Everyone does not have a self-sufficient domestic supply of gas. Gas does not show up when the strait of Hormuz is blocked. Gas is a geopolitical liability.
Gas pollutes. Tail pipe emissions are a major issue in dense cities, which are the norm outside the US. The noise and tail pipe emissions benefits are sufficient reason to electrify or at least hybridize all cars.
Going by cursory google search, Natural Gas will run out between 2060-2070, is an energy transition isn't started. If it is inevitable, why wait for the 11th hour ? Gas is an end-of-life technology. On the other hand, solar and wind are becoming cost competitive with gas (as of 2026), their YOY cost reduction curve implies it will only get cheaper with time.
I should have clarified. I put nuclear in the renewables bucket. Agree with you on all counts on nuclear.
Nuclear as flywheel aside, concerns about the duck curve have been mitigated by the decreasing price of batteries. Seasonal variations will remain, but daily variations can be managed.
No need for a 'perhaps'. It is THE problem plaguing the west right now.
Fair enough, my ideal energy policy is stopgaps now + nuclear while pushing towards nuclear fusion or at least breeder reactors for a longer term solution, I don't think we're far apart.
On the other hand, there are opportunities for gas that aren't exploited, fracking in much of the non-US world. For example the UK still has a decent amount of North Sea resources but they refuse to offer new exploration licenses. In Australia we had all these politicians investing in 'green hydrogen'. $17 billion AUD has already been committed...

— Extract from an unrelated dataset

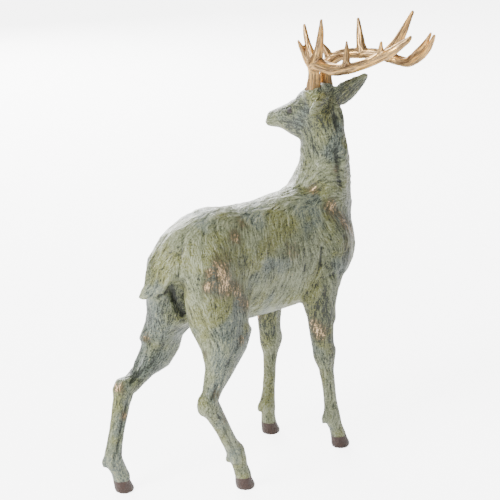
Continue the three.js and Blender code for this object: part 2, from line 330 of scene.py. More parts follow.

Renewable power economics seems like an overly complicated system with solar and wind and batteries, requiring all this sophisticated grid management, power going back and forth, lots of new HVDC, negative prices at noon. I know there are all these studies saying that renewable energy has lower levelized cost of energy or some similar statistic yet I just can't bring myself to believe them when real-world power prices seem to rise and rise continually and the countries that invest most in renewables have the most expensive electricity, unless they're hydrologically blessed.